Ruff wasn't backing off the Afinogenov issue, either. He made it clear the right winger needs to simplify his game, forget the flash and dash, and start making the intelligent decisions that win playoff games. Don't want to do that, Max? Daniel Paille can easily be inserted. And at what cost, fewer turnovers?

"It's a luxury we have, there's no doubt about that," co-captain Daniel Briere said. "It's going to help even more as the series goes. It's going to pay more dividends. It's a good luxury to have, when you're not afraid to throw your fourth line out there. They're dangerous every time they jump on."

Rangers coach Tom Renney can't afford such risks. Jaromir Jagr, who has been contained on the scoreboard but remains the Sabres' biggest migraine, will play 20-plus minutes today no matter how he performs. You think Renney can push his superstar down with the grunts and expect improvement?

Not a chance.

Ruff massages his lineup the way he sees fit and nobody blinks, including Afinogenov. If he was angry about his demotion/promotion, he certainly didn't show as much Saturday. His teammates gushed over him the way he gushed over them when his fanny was nailed to the bench. What else could he do? He knew Stafford was as good, or better.

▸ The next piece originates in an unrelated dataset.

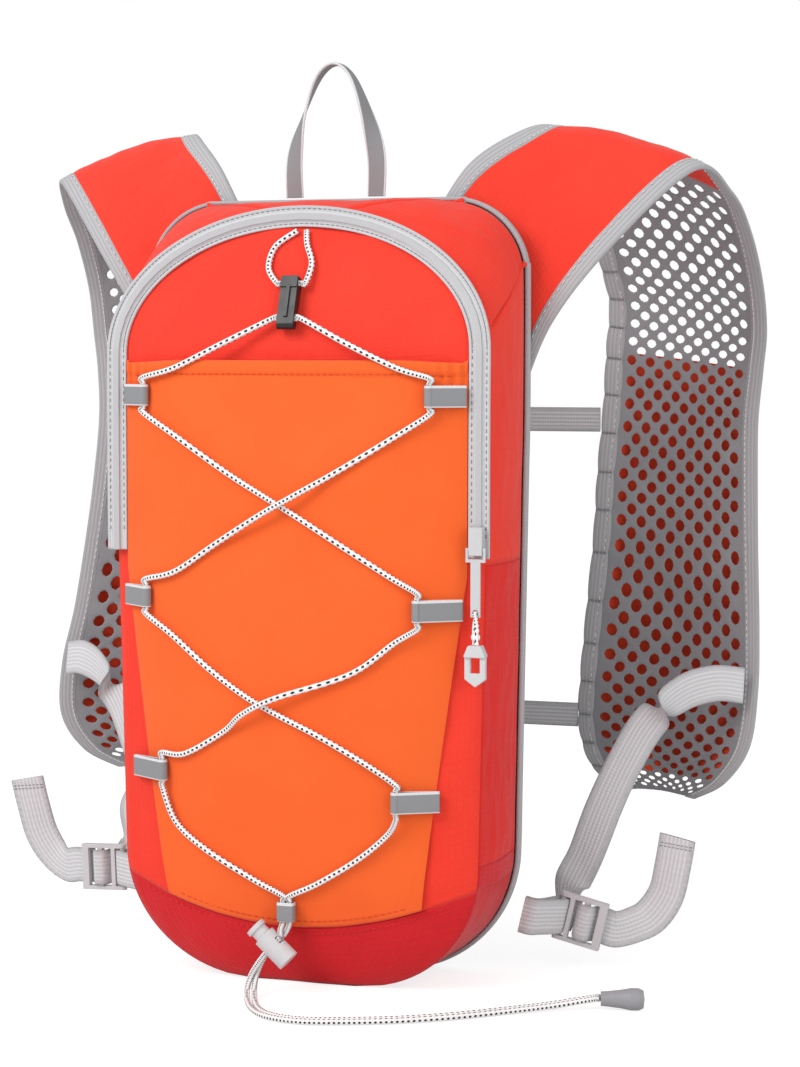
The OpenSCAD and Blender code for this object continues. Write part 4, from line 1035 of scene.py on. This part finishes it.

Once he took Stafford off Chris Drury's line, it meant a promotion for Ales Kotalik. The right winger moved to the left side, opposite Dainus Zubrus, which was where Kotalik played before Afinogenov came back from his broken wrist. And as they did during his time on the shelf, the Sabres simply rolled along.

It will be interesting to see what other concoctions Ruff comes up with for Game Three. The only line that hasn't really been touched all season is Daniel Briere flanked by Jochen Hecht and Jason Pominville, but that could change if they don't start burying their scoring chances. Ruff's has options, and there's no telling what he'll pull from his hat.

"What do you do," Briere said, "when Paul Gaustad is ready to play?"